If your goal is to learn Rust as it's designed, then I recommend following the advice of the other people in this thread, and rewrite the code without using any unsafe.

2 Likes

BTW, here's how I would write the deserialization function:

use std::collections::HashMap;
use std::str;

fn read_size(buf: &mut &[u8]) -> usize {
    let (head, tail) = buf.split_at(4);
    let result = u32::from_le_bytes(head.try_into().unwrap());
    *buf = tail;
    result as usize
}

fn read_str<'a>(buf: &mut &'a [u8], len: usize) -> &'a str {
    let (head, tail) = buf.split_at(len);
    let result = str::from_utf8(head).unwrap();
    *buf = tail;
    result
}

fn bin2map(mut buf: &[u8]) -> HashMap<&str, &str> {
	let mut map = HashMap::new();
	while !buf.is_empty() {
	    let i = read_size(&mut buf);
        let n = read_size(&mut buf);
        let k = read_str(&mut buf, i);
        let v = read_str(&mut buf, n);
		map.insert(k, v);
	}
	map
}

If this gets more complex, I'd consider using something like nom too, to get better error handling.

2 Likes

These two sequence/desequence functions are used to communicate with the scripting language so that it has consistent map objects.

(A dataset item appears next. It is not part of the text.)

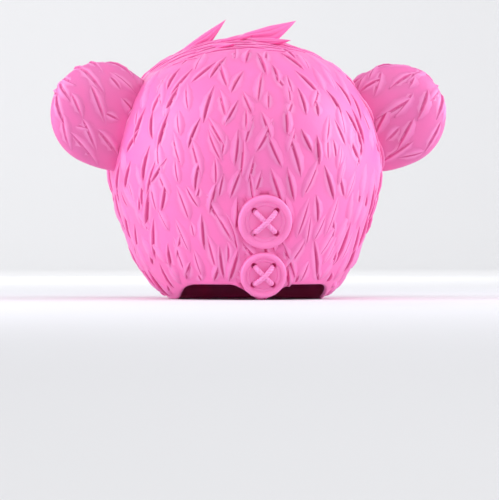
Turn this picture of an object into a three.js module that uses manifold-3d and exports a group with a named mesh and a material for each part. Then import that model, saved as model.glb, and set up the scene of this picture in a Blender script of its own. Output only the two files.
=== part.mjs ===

All data is trusted and the data is ensured to be complete before serialization.
Yes, I should take everyone's advice and keep modifying it. I am interested in rust, but seem to lack sufficient motivation.
Thank you for the example. However, it still uses more than twice as much time. I will continue to optimize on its basis, thanks.

Given that, is its performance really more important than its correctness?

The so-called "correctness", is there two explanations, 1, there is a chance of error. 2, absolutely no error, but wearing a "unsafe" hat.
If the latter, performance is more important than it is.

This topic was automatically closed 90 days after the last reply. We invite you to open a new topic if you have further questions or comments.